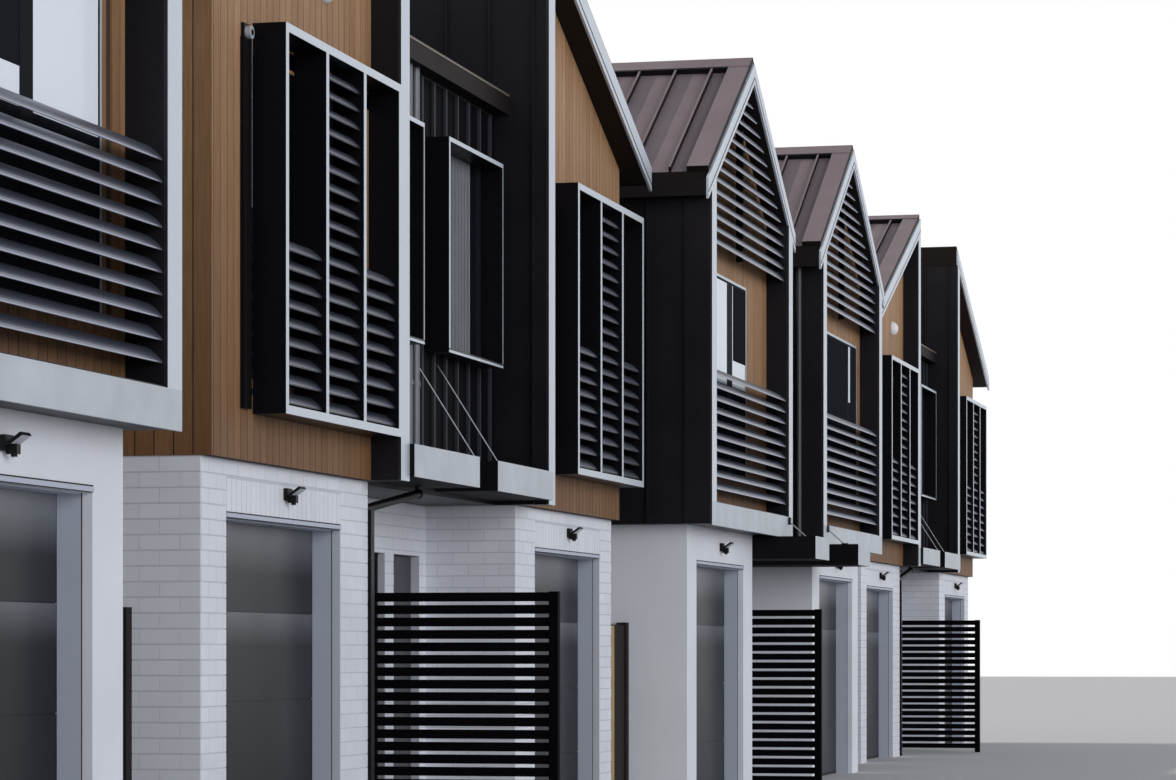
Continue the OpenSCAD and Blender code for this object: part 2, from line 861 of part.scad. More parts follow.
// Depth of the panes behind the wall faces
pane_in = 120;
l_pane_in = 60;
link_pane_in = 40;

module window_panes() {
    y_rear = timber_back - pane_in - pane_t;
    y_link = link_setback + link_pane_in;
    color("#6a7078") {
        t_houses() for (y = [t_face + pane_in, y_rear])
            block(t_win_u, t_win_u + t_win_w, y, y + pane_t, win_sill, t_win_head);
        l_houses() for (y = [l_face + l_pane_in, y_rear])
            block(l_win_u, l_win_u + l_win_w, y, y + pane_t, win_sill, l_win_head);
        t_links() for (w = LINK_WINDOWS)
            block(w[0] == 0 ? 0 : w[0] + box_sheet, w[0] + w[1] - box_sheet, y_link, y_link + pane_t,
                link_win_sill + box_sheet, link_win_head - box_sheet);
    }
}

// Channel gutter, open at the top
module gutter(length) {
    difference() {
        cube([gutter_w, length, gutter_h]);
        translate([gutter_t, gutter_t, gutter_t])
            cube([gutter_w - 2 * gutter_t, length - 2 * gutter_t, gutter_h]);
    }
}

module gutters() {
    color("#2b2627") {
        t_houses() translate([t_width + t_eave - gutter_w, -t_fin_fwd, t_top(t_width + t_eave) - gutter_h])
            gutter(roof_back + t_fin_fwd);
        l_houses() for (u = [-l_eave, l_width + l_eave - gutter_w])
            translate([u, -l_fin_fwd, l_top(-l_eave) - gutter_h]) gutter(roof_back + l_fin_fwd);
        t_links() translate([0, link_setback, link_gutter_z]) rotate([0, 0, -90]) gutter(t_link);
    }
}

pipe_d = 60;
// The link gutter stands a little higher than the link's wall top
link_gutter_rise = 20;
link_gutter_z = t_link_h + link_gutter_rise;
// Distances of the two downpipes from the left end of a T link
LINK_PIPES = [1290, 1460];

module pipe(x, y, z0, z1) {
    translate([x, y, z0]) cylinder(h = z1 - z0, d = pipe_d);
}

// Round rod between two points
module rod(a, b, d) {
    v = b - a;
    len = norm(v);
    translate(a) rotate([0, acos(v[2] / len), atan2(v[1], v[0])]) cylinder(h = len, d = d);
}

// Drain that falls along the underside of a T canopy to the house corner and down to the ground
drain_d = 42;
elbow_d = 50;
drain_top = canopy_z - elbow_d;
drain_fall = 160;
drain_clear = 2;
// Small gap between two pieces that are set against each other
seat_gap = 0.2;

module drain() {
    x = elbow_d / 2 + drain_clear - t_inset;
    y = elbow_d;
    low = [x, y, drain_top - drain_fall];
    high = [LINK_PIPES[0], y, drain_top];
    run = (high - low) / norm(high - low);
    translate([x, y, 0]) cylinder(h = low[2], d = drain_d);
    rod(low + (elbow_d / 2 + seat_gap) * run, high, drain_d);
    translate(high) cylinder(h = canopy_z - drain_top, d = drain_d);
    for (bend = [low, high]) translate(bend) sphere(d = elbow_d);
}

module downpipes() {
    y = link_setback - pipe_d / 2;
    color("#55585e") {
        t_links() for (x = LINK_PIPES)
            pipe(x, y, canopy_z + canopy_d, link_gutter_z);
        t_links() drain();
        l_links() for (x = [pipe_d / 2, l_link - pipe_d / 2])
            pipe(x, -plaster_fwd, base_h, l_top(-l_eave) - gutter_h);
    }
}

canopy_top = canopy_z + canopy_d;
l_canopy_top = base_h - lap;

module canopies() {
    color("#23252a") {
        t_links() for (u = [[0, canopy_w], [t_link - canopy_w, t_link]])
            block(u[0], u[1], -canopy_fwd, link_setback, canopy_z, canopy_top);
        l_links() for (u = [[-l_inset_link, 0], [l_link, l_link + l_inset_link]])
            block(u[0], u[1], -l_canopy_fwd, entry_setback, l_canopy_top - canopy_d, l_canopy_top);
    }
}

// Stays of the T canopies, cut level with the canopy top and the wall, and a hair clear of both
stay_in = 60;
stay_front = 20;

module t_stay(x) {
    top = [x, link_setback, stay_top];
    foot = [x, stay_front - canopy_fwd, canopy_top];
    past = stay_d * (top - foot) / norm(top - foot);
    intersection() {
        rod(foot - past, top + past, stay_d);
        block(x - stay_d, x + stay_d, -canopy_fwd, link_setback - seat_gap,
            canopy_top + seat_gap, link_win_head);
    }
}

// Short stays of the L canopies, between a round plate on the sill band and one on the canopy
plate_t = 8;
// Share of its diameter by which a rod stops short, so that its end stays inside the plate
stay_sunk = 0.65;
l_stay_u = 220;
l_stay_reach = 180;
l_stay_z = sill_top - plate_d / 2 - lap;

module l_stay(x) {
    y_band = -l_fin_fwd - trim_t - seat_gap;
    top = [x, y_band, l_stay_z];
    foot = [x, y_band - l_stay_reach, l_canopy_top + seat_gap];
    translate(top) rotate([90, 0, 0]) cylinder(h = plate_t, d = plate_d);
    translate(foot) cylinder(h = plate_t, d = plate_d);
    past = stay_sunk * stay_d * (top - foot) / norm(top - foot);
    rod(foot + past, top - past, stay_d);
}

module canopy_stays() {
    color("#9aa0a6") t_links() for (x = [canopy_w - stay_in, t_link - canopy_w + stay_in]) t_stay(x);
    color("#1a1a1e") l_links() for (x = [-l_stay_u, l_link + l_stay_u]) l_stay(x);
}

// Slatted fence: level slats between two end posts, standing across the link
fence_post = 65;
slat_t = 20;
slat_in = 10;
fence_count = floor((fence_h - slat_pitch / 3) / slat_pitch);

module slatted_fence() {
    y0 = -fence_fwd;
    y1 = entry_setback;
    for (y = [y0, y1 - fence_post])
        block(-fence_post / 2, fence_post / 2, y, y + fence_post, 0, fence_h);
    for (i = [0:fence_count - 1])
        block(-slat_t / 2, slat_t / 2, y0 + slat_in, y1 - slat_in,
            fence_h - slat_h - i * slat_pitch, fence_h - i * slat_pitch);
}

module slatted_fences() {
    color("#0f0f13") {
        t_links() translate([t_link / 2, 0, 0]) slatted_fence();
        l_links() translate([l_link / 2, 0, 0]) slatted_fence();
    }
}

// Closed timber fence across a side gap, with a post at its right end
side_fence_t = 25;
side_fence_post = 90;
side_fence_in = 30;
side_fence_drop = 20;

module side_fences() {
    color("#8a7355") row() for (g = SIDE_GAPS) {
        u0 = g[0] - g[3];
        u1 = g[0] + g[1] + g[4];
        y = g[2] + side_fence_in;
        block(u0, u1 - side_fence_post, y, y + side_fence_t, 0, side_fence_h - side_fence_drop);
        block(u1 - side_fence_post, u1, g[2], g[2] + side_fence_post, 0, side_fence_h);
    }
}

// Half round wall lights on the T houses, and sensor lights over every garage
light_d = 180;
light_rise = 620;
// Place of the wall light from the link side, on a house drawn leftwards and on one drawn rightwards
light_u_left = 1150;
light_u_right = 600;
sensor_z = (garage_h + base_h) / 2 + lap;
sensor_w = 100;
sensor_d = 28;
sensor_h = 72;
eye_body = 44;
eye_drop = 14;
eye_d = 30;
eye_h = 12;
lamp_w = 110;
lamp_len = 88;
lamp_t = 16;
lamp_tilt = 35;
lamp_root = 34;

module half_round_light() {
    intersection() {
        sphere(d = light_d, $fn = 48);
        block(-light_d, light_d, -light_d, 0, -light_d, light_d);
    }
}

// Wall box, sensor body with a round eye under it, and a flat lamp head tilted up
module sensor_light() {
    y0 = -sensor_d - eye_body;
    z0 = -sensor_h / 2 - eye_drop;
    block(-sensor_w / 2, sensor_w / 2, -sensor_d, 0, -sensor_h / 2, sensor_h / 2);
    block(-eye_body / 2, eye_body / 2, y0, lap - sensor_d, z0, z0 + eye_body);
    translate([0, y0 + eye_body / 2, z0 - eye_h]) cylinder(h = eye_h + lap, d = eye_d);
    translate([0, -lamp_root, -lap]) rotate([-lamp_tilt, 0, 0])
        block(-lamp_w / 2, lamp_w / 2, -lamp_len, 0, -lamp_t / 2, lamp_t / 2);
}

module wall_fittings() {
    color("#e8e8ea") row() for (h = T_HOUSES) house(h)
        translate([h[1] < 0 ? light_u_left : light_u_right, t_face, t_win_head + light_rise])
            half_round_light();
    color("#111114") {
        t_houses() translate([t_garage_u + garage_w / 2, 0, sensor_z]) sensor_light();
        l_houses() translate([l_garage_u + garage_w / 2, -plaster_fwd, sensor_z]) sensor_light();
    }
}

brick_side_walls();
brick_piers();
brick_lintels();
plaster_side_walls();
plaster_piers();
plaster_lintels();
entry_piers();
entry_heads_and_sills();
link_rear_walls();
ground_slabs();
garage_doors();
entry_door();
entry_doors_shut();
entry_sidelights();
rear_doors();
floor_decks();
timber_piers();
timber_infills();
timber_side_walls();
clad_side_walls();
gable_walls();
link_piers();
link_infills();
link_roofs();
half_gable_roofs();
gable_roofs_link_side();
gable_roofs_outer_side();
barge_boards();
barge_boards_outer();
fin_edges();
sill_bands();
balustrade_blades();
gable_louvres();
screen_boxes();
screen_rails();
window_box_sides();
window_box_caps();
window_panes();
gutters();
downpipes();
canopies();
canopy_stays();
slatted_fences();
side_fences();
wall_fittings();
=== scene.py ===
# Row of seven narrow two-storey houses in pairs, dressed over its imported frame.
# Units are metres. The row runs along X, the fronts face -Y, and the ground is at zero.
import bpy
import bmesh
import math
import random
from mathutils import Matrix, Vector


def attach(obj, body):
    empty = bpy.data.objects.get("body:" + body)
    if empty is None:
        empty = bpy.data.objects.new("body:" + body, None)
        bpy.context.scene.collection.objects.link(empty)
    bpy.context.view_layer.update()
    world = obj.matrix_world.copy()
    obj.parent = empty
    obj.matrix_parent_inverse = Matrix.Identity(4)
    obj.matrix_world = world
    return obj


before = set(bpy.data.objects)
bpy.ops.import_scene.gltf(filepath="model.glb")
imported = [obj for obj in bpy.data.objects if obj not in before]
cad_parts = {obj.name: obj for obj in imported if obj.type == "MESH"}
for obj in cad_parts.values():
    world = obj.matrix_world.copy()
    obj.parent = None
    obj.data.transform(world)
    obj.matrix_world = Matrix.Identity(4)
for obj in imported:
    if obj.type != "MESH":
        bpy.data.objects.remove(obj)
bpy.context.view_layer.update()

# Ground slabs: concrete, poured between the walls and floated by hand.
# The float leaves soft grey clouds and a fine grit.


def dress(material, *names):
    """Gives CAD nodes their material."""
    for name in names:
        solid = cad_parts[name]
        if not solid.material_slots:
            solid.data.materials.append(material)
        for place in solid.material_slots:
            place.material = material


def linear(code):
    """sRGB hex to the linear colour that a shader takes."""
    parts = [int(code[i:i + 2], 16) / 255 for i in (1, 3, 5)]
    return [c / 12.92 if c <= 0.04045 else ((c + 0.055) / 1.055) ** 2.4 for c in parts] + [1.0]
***
- Given problem:
Write out again only the lines from the line containing "solid = cad_parts[name]" through the line containing "place.material = material", both included, exactly as they are.

- Solution to this problem:
        solid = cad_parts[name]
        if not solid.material_slots:
            solid.data.materials.append(material)
        for place in solid.material_slots:
            place.material = material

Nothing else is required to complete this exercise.